When we are confronted with human suffering and disorder — especially in a loved one — it is out of love that we seek to ‘fix the problem which is causing the suffering and disorder. The only aspect of creation that we have control over is our own free acts in a given present moment — that is it. We cannot force another person to do something no matter how much they owe us, how much we love them, how right we are, or how much they wish to please us. In the end, the individual person is required to will himself or herself to do the action. Of course, there are situations that lessen or increase the person’s responsibility for an action. Was their life threatened? Have they been conditioned to respond in a particular way? By sin? By another’s prompting? Is it is avoidance of traumatic or threatening memories or situations? However, the person is still making a free choice along the way, even if their ability to reason freely has been lessened or weakened by habit or trauma.
So what is the loving and truthful response to this suffering and disorder? Our response must be a genuine interpersonal relationship for the love of the person as a good in themselves and in the love of God.
1 John 4 spoke about this last week in the mass readings when John implied that is through our love of neighbor that our love of God is perfected. By loving our neighbor and abiding with him, the Trinity increases its dwelling within us and our living for God exclusively increases — the perfection of charity. St. Catherine of Siena clarifies in her Dialogues in number 64. Jesus tells her that the perfection of charity requires loving those who do not deserve it. Since man owes more than he could ever offer to God, man cannot love God in the way that God loves man. What does it mean then to “be perfect as your heavenly Father is perfect?” (Mt 5: 47-48)
It requires us to love as the Good Samaritan loved. We must love as a family member, our own children, our God, those placed in our lives who are undeserving of our love (Mt 25:31-47). Those who hate us, those who persecute us, those who would spit in our face, are to be loved as we would love our father, mother, sister, or brother. The Blessed Mother was because she loved God above all things and her neighbor — those who crucified her son — as her own child, their God, and Savoir.

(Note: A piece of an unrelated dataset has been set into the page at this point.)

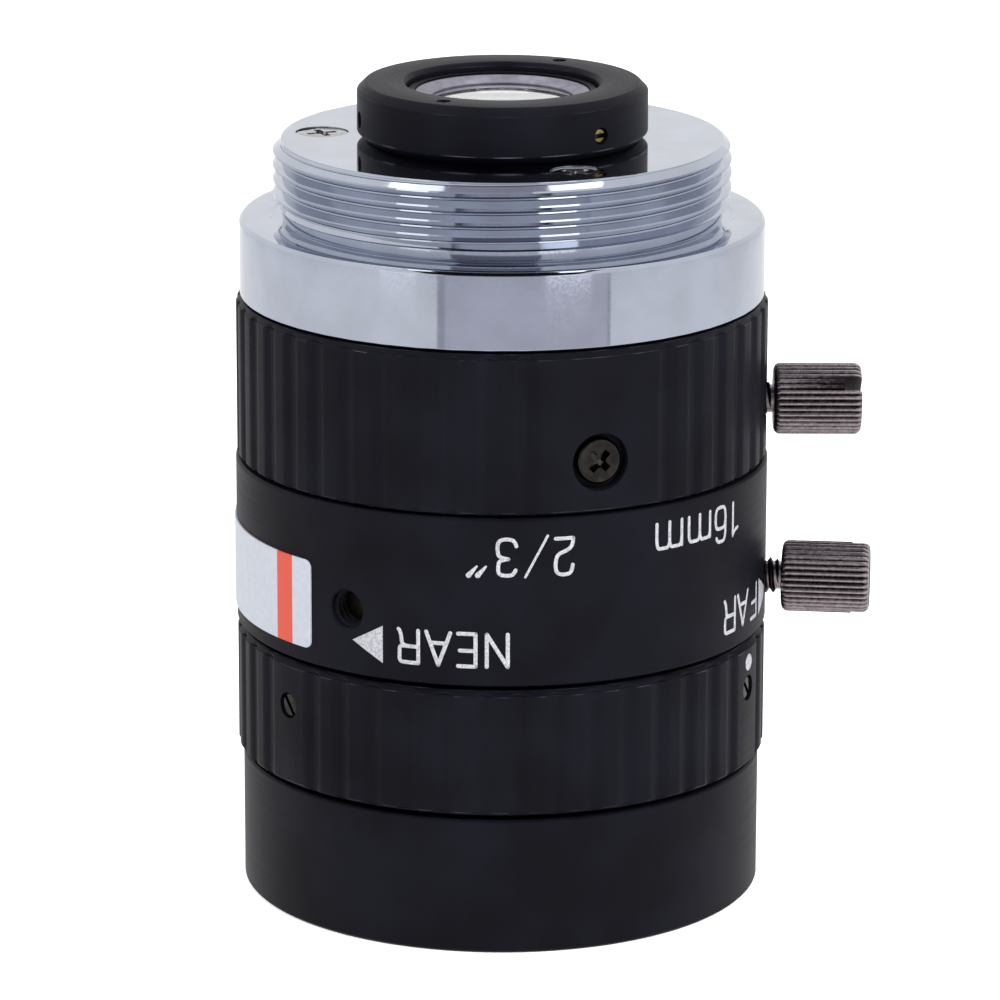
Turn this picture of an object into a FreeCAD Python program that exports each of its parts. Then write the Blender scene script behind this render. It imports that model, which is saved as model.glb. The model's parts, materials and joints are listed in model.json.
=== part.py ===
import FreeCAD, Part
import math
import os

# C-mount machine vision lens, standing on its front rim.
# Millimetres. The origin is the centre of the mount's flange face, on the optical axis.
# +Z points from the flange to the camera. Azimuth 0 faces -Y and grows towards +X.

# Camera mount
MOUNT_THREAD_D = 25.4
MOUNT_THREAD_H = 4.4
MOUNT_RELIEF_H = 0.85
MOUNT_RELIEF_DEPTH = 0.6
FLANGE_STEP = 0.225
FLANGE_H = 4.35
FLANGE_EDGE = 0.2
UNDERCUT_DEPTH = 0.15
UNDERCUT_MARGIN = 0.15
MOUNT_WALL = 1.2
MOUNT_WEB_H = 2.9
MOUNT_SCREW_AZIMUTH = 23.5
SIDE_COUNT = 3
TAP_MARGIN = 0.3

# Height of each outer ring, from the camera end to the front rim
IRIS_RING_H = 8.85
MIDDLE_H = 9.4
FOCUS_RING_H = 7.05
FRONT_H = 7.65
IRIS_TOP_GAP = 0.1
IRIS_LOW_GAP = 0.18
FOCUS_TOP_GAP = 0.3
FOCUS_LOW_GAP = 0.35

# Glass, from the front of the lens to the camera end
FRONT_LENS_R = 10.9
SECOND_LENS_R = 8.95
THIRD_LENS_R = 7.45
DOUBLET_R = 6.6
REAR_GROUP_R = 4.8
FRONT_LENS_EDGE = 3.0
SECOND_LENS_EDGE = 2.8
THIRD_LENS_EDGE = 2.0
CROWN_EDGE = 1.8
FLINT_EDGE = 1.2
SIXTH_LENS_EDGE = 1.6
REAR_LENS_EDGE = 2.0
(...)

Our response then should be to love the person before us who is experiencing suffering and disorder in a way that manifests the unconditional always faithful love of our God. We should be ready to sacrifice everything, as God sacrificed everything for us, to help them develop communion with God.
A God that has called each one of us back a myriad of times from our own suffering and disorder. A God who can take our experiences of sin — allowed by His permissive will, but not directed by his will — and use them as a tool to lead ourselves and others to salvation.
It seems the only fix to the problem of suffering and disorder in anyone’s life is to fully enter into their suffering and disorder and through loving encouragement and compassionate expression of the truth, to show them the face and heart of God. It is this radical call to love that we often forget when we wish that we could fix something about someone. Only God can fix someone and He does it through His infinite and eternal outpouring of gratuitous undeserved love. He does not force a person to do as He desires against their will, rather He inspires them to do as He asks by His radical, unconditional, always faithful, and sacrificial love for the individual. How often do we love in this way when we are confronted with a problem that we need to fix? Have we ever loved and sacrificed so much as to inspire another person to freely choose to do what we want? These are important questions, not for the purpose of manipulating others, but in gauging our adherence to the will of God. If we are to love as God loves, then we ought to examine more closely how well — or poorly — we love those who are undeserving of our love.
(2) Comments
Josee
I am wondering about this myself. Last week Bishop Barron had a commentary on the Gospel for Pentecost and in it he spoke of St Thomas Aquinas defining love as willing the good of the other as other. In looking at my loved son, I ask myself “How well do I love him as other?”. While same sex attraction is an easy target to identify, how well do I will the good of the other with whatever “otherness” they bring. This is the challenge. This is the radical mission. God bless you.
Randy
I am struck, again, by the conclusion that the implicit message of this piece is rooted in the realm of “those who are undeserving of our love”. I was taught in my Catholic elementary school that not one of us is ‘deserving’ of God’s love. Absolutely, positively not a single one of us. I was taught that whatever ‘good’ we’ve accomplished in this life is a direct function of God working through, sometimes without our full, and undivided cooperation. I was taught that what ever assets and other blessings we have acquired, accrued, amassed, and accumulated throughout our lives are, indeed, Blessings from God, as the Book of Job makes crystal clear.
How, then, do we have any type of Catholic discussion about ‘loving the undeserving’, when, at least in my understanding, no one of us is completely deserving in any absolute sense. In a relativistic way, I suppose, some may on the surface, appear more deserving than others. But, on the other hand, we witness within the Church, relativism being sullied all of the time. An absolute truth of which I had been made highly cognizant as a boy was that ‘no one of us DESERVES heaven’. If this is true, then how do begin to consider the ‘underserving’.
It has become increasingly evident to me without a doubt, that embracing SSA and gender discordance has become a systematic scapegoat within the Church. I am saying nothing about the sinfulness of engaging in behavior or entering into relationships which allow for full expression of these conditions. To actively and intentionally embrace these conditions and act out are sinful. This is clear. Nonetheless, when we become so inflated that we begin to talk about the “undeserving”, now we’ve crossed treacherously into “judge not” territory.
This country has embraced heirarchy, and a caste system since the very beginning. Heirarchy is required to organize ideals, constraints and behavior of the masses. When heirarchy becomes a coveted means by which to ensure the wealth, well-being, self-actualization, and acclaim of some at the expense of many others, then scapegoats are needed to maintain the imbalance, and to ensure the durability of favored status.
I’m a sinner. I am a SSA man, married to a great woman. I’ve acted sinfully repeatedly. Still, it is very difficult to bear the weight of thinnly veiled indignance from so many clergy, in so many places I’ve been, in searing light of their very own blindness and denial.
The Body of Christ WILL heal when every organ of the Body, heals.